Fast-forward to February 2020, less than a year after we started our company. We had a staff of 16 people. We were growing on-pace. Sure there were the normal new business stumbles, but we were doing the work we wanted and creating a legacy we always dreamed of.
And then the pandemic.
Everything in our operation changed. No house calls. Delayed permitting. Supply chain interruptions. Warehousing capacity. General malaise and market uncertainty had our entire team nervous and afraid. What didn’t change though was our purpose: bettering lives. We had understood this to be the reason for our business and now the operation of business was in distress. But we were missing a connection. Our people are the operation, and our purpose is what fosters the culture of those people in our company. Our operations could change — had to change — from the pandemic, but our purpose would not.
Since March we’ve quadrupled our staff. We’ve conducted over 350 interviews in the last nine months. I thought the pandemic would put a strain on our business, but hiring so many people so quickly was equally as unexpected a challenge. I’m not complaining. With so many businesses, particularly small businesses struggling I know how fortunate we are to be growing. High unemployment means that we’re meeting a lot of very qualified people, many of whom had never considered the solar industry as a career. To use a pun, solar is still new and shiny. A buzzy start-up company is the fresh start many people crave. There was so much enthusiasm walking in our door. These job-seekers wanted to better their lives (who doesn’t?). But our purpose is bettering lives. It’s an outward-looking effort. We put a premium on references over resumes. We found success in those who could connect their individual task to the collective purpose of the business.
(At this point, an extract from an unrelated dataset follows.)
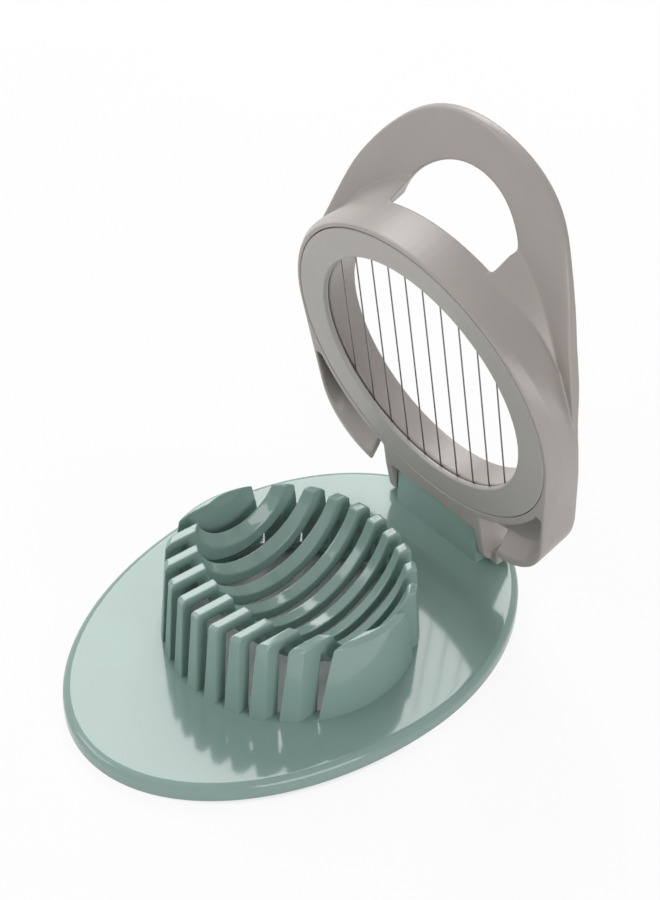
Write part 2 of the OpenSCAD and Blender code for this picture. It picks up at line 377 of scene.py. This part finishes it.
class Field:
    """Signed distance to a solid, in mm, on a block of small cells."""

    def __init__(self, values, low, cell):
        self.values = values
        self.low = np.array(low)
        self.cell = cell

    @classmethod
    def around(cls, points, tris, cell, reach):
        """The field of a closed mesh, out to a reach from its surface."""
        grid = vdb.FloatGrid.createLevelSetFromPolygons(
            points,
            triangles=tris,
            transform=vdb.createLinearTransform(cell),
            halfWidth=reach / cell + BAND_CELLS,
        )
        pad = int(reach / cell) + PAD_CELLS
        low = np.floor(points.min(0) / cell).astype(int) - pad
        shape = np.ceil(points.max(0) / cell).astype(int) + pad - low
        values = np.full(tuple(int(n) for n in shape), grid.background, np.float32)
        grid.copyToArray(values, ijk=tuple(int(n) for n in low))
        return cls(values, low, cell)

    def places(self, axis):
        """The cells' places along an axis, in mm."""
        return self.low[axis] * self.cell + np.arange(self.values.shape[axis]) * self.cell

    def skin(self):
        """Corners and triangles of the surface."""
        grid = vdb.FloatGrid(float(np.abs(self.values).max()))
        grid.copyFromArray(self.values, ijk=tuple(int(n) for n in self.low))
        grid.transform = vdb.createLinearTransform(self.cell)
        points, quads = grid.convertToQuads(0.0)
        tris = np.vstack([quads[:, [0, 1, 2]], quads[:, [0, 2, 3]]])
        return points.astype(np.float32), tris.astype(np.uint32)

    def rounded(self, spread):
        """The field softened over a width: flat faces stay where they are and edges round off."""
        reach = math.ceil(SPREADS * spread / self.cell)
        steps = range(-reach, reach + 1)
        weights = np.array([math.exp(-0.5 * (k * self.cell / spread) ** 2) for k in steps])
        values = self.values
        for axis in range(3):
            soft = np.zeros_like(values)
            for k, w in zip(steps, weights / weights.sum()):
                soft += np.float32(w) * np.roll(values, k, axis=axis)
            values = soft
        return Field(values, self.low, self.cell)

    def at(self, points):
        """The field's values at points in mm, which may lie between its cells."""
        q = points / self.cell - self.low
        q = np.clip(q, 0, np.array(self.values.shape) - LAST_PLACE)
        i = q.astype(int)
        f = q - i
        out = 0
        for dx in (0, 1):
            for dy in (0, 1):
                for dz in (0, 1):
                    w = (
                        (f[:, 0] if dx else 1 - f[:, 0])
                        * (f[:, 1] if dy else 1 - f[:, 1])
                        * (f[:, 2] if dz else 1 - f[:, 2])
                    )
                    out = out + w * self.values[i[:, 0] + dx, i[:, 1] + dy, i[:, 2] + dz]
        return out

    def normals(self, points):
        """The ways out of the solid at points, each of length 1."""
        n = np.empty_like(points)
        for k in range(3):
            step = np.zeros(3, np.float32)
            step[k] = self.cell
            n[:, k] = self.at(points + step) - self.at(points - step)
        return n / np.maximum(np.linalg.norm(n, axis=1, keepdims=True), TINY)


def waved(points):
    """How far a faint wave moves each point, in mm."""
    wave = np.sin(WAVE_TURN * points)
    return WAVE_HEIGHT * (wave[:, [1, 2, 0]] + wave[:, [2, 0, 1]])


def thinned(points, tris, share):
    """The same surface with fewer triangles; the wave keeps flat faces from turning into needles."""
    mesh = bpy.data.meshes.new("thin")
    mesh.from_pydata((points + waved(points)).tolist(), [], tris.tolist())
    obj = added("thin", mesh)
    mod = obj.modifiers.new("thin", "DECIMATE")
    mod.ratio = share
    ready = obj.evaluated_get(bpy.context.evaluated_depsgraph_get()).to_mesh()
    ready.calc_loop_triangles()
    fewer = np.empty(len(ready.vertices) * 3, np.float32)
    ready.vertices.foreach_get("co", fewer)
    faces = np.empty(len(ready.loop_triangles) * 3, np.int32)
    ready.loop_triangles.foreach_get("vertices", faces)
    bpy.data.objects.remove(obj)
    bpy.data.meshes.remove(mesh)
    fewer = fewer.reshape(-1, 3)
    return fewer - waved(fewer), faces.reshape(-1, 3)


# ---------- the moulded pieces ----------

# The outline of a foot is read this far above the plate, and the foot runs this deep into it.
FOOT_ABOVE, FOOT_DEPTH = 0.5, 1.4

# The plug that fills an ear's bore is wider than the bore.
PLUG_R = 2.2

# The handle's softer edges set in over these distances from the hinge, and these heights over the wires.
HANDLE_ALONG, HANDLE_HEIGHT = (72, 80), (13, 17)

# A field's value well outside the solid.
FAR = 99


def grown_down(field, name):
    """A piece that stands on the plate runs on a little into it, so its foot stays crisp."""
    x, y, z = (field.places(k) for k in range(3))
    above = int(np.searchsorted(z, TRAY_H + FOOT_ABOVE))
    foot = np.maximum(field.values[:, :, above, None], (TRAY_H - FOOT_DEPTH - z)[None, None, :])
    if name != "hinge_block":
        # The cradle's feet stay out of the hole in the plate.
        in_hole = (x[:, None] / HOLE_A) ** 2 + ((y[None, :] - CUP_Y) / HOLE_B) ** 2 < 1
        foot[in_hole] = FAR
    foot[:, :, above:] = FAR
    field.values = np.minimum(field.values, foot).astype(np.float32)


def fill_bores(field):
    """The pin hides the blind bores in the ears, so the thin wall behind each is kept whole."""
    x, y, z = (field.places(k) for k in range(3))
    sides = np.hypot(y[:, None] - HINGE[0], z[None, :] - HINGE[1]) - PLUG_R
    ends = np.maximum(EAR_X - np.abs(x), np.abs(x) - EAR_X - EAR_T)
    plugs = np.maximum(ends[:, None, None], sides[None])
    field.values = np.minimum(field.values, plugs).astype(np.float32)


def on_lid(y, z):
    """Distance from the hinge and height over the wires, of places on the open lid."""
    u, w = y - HINGE[0], z - HINGE[1]
    along = -u * math.cos(OPEN) + w * math.sin(OPEN)
    height = u * math.sin(OPEN) + w * math.cos(OPEN) + WIRE_DROP
    return along, height


def ease(x, low, high):
    """0 up to low, 1 from high on, and smooth between them."""
    t = np.clip((x - low) / (high - low), 0, 1)
    return t * t * (3 - 2 * t)


def soften_handle(field, spread, handle):
    """The handle's edges round off over a width of their own, the rest of the lid's over spread."""
    soft = field.rounded(math.sqrt(handle**2 - spread**2))
    y, z = (field.places(k).astype(np.float32) for k in (1, 2))
    along, height = on_lid(y[None, :, None], z[None, None, :])
    part = ease(along, *HANDLE_ALONG) * ease(height, *HANDLE_HEIGHT)
    field.values = (field.values * (1 - part) + soft.values * part).astype(np.float32)


def new_piece(name, points, tris, normals, material, body):
    """A smooth mesh that stands for a CAD node; points in mm."""
    mesh = bpy.data.meshes.new(name + "_moulded")
    mesh.vertices.add(len(points))
    mesh.vertices.foreach_set("co", (points / MM).ravel().astype(np.float32))
    mesh.loops.add(len(tris) * 3)
    mesh.loops.foreach_set("vertex_index", tris.ravel().astype(np.int32))
    mesh.polygons.add(len(tris))
    mesh.polygons.foreach_set("loop_start", np.arange(0, len(tris) * 3, 3, dtype=np.int32))
    mesh.polygons.foreach_set("use_smooth", [True] * len(tris))
    mesh.update(calc_edges=True)
    mesh.validate()
    mesh.normals_split_custom_set_from_vertices(normals.tolist())
    piece = added(name + "_moulded", mesh)
    mesh.materials.append(material)
    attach(piece, body)
    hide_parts(name)


def moulded(name, material, body, cell, spread, share, handle=None, twin=None):
    """The node again with its edges rounded as a moulding's are, and its mirrored twin.

    Edges round off over spread, and over handle on the lid's handle. share is the share of
    triangles that is kept.
    """
    points, tris = triangles_of(frame["nodes"][name])
    field = Field.around(points, tris, cell, SPREADS * (handle or spread) + FIELD_MARGIN)
    if body == "tray":
        grown_down(field, name)
    if name == "lid_shell":
        fill_bores(field)
    field = field.rounded(spread)
    if handle:
        soften_handle(field, spread, handle)
    skin, faces = thinned(*field.skin(), share)
    normals = field.normals(skin)
    skin = skin - field.at(skin)[:, None] * normals
    a, b, c = skin[faces[:, 0]], skin[faces[:, 1]], skin[faces[:, 2]]
    if np.mean(np.einsum("ij,ij->i", np.cross(b - a, c - a), normals[faces[:, 0]])) < 0:
        faces = faces[:, ::-1]
    new_piece(name, skin, faces, normals, material, body)
    if twin:
        flip = np.array((-1, 1, 1), np.float32)
        new_piece(twin, skin * flip, faces[:, ::-1], normals * flip, material, body)


# ---------- the plate ----------

# The plate's section as inset from its outline and height: over the rim, then back below.
RIM = (
    (0.12, 0), (0, 0.12), (0, 1.2), (0, 2.3), (0.05, 2.72), (0.19, 3.1), (0.42, 3.43),
    (0.74, 3.7), (1.12, 3.88), (1.55, 3.98), (2, 4), (2.5, 4), (6, 4),
)
UNDERSIDE = ((2.6, 1.8), (2.2, 1.6), (2.2, 0.1), (2.1, 0))

# The same down the edge of the hole, as growth from the hole's outline and height.
HOLE_EDGE = ((1, 4), (0.5, 4), (0.18, 3.93), (0.04, 3.75), (0, 3.5), (0, 2.2), (0, 1.8))

# Points round each ring, and the least angle in degrees that stays a sharp edge.
RING_POINTS, SHARP_ANGLE = 288, 40


def oval(half_x, front, back, middle, z):
    """Points round an oval at a height, whose front and back halves have a length each."""
    ring = []
    for k in range(RING_POINTS):
        t = 2 * math.pi * k / RING_POINTS
        half_y = front if math.sin(t) < 0 else back
        ring.append((half_x * math.cos(t), middle + half_y * math.sin(t), z))
    return ring


def plate_ring(inset, z):
    front = TRAY_LENGTH / 2 + TRAY_SHIFT - inset
    back = TRAY_LENGTH / 2 - TRAY_SHIFT - inset
    return oval(TRAY_WIDTH / 2 - inset, front, back, TRAY_SHIFT, z)


def hole_ring(grow, z):
    return oval(HOLE_A + grow, HOLE_B + grow, HOLE_B + grow, CUP_Y, z)


def make_plate(material):
    """The tray top with a rounded rim, lofted ring by ring."""
    rings = [plate_ring(inset, z) for inset, z in RIM]
    rings += [hole_ring(grow, z) for grow, z in HOLE_EDGE]
    rings += [plate_ring(inset, z) for inset, z in UNDERSIDE]
    bm = bmesh.new()
    loops = [[bm.verts.new([c / MM for c in p]) for p in ring] for ring in rings]
    for a, b in zip(loops, loops[1:] + loops[:1]):
        for k in range(RING_POINTS):
            j = (k + 1) % RING_POINTS
            bm.faces.new((a[k], a[j], b[j], b[k]))
    bmesh.ops.recalc_face_normals(bm, faces=bm.faces)
    mesh = bpy.data.meshes.new("base_plate_moulded")
    bm.to_mesh(mesh)
    bm.free()
    piece = added("base_plate_moulded", mesh)
    mesh.polygons.foreach_set("use_smooth", [True] * len(mesh.polygons))
    mesh.set_sharp_from_angle(angle=math.radians(SHARP_ANGLE))
    mesh.materials.append(material)
    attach(piece, "tray")
    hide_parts("base_plate")


# ---------- the scene ----------

place_camera()
make_world()
make_floor()

teal = plastic("teal_plastic", srgb(140, 166, 159), rough=0.1, vary=0.02, ior=1.52)
taupe = plastic(
    "taupe_plastic", srgb(171, 164, 159), rough=0.34, vary=0.05, scale=50, flow=(1, 1, 0.3)
)
ring_grey = plastic("ring_plastic", srgb(174, 170, 164), rough=0.34, grain=0.2)
steel = metal("drawn_steel", colour=(0.3, 0.29, 0.28), rough=0.25, along=(1, 1, 0.04))

make_plate(teal)
rib_mould = {"cell": 0.14, "spread": 0.2, "share": 0.3}
for k in range(1, RIBS // 2 + 1):
    moulded("rib_%d" % k, teal, "tray", twin="rib_%d" % (RIBS + 1 - k), **rib_mould)
moulded("rib_%d" % (RIBS // 2 + 1), teal, "tray", **rib_mould)
moulded("end_block_left", teal, "tray", cell=0.11, spread=0.13, share=0.3, twin="end_block_right")
moulded("hinge_block", teal, "tray", cell=0.15, spread=0.24, share=0.3)
moulded("lid_shell", taupe, "lid", cell=0.2, spread=0.23, share=0.22, handle=0.5)
moulded("retainer_ring", ring_grey, "lid", cell=0.16, spread=0.16, share=0.35)

for name, obj in frame["nodes"].items():
    if name.startswith("wire_") or name == "hinge_pin":
        wear(obj, steel)
        for p in obj.data.polygons:
            p.use_smooth = True

lamp("key", place=(-0.48, 0.44, 0.62), target=(0, 0, 0.03), power=4.3)
lamp("front", place=(-0.5, -0.6, 0.52), target=(0, 0, 0.04), power=2.1)
lamp("fill", place=(0.8, -0.12, 0.34), target=(0, 0, 0.04), power=3.0)

scene.view_settings.view_transform = "Standard"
Consider the “Compliance Coordinator.” This is a very detail-oriented job. It is by definition, mundane. The excitement of a fast growing company in a future-oriented industry does not fit neatly on the desk of the Compliance Coordinator. Or does it? We hired for this position on a referral. Though completely new to the solar industry, she intuitively understood that if the right forms aren’t filled with the exact information at the start of the project, the homeowner won’t get the financial benefits promised by solar at the end of the project. Not only did she make the connection, she strengthened it, creating new processes in our operation and fostering our purpose. The Compliance Coordinator position is vital to our success. And everyone on our team, from sales to construction knows it.
There’s a saying: hire slow, fire fast. It’s all relative. When your company is growing quickly, you need to hire quickly too. The pandemic focused us to hire better. Better for us are people who share our purpose.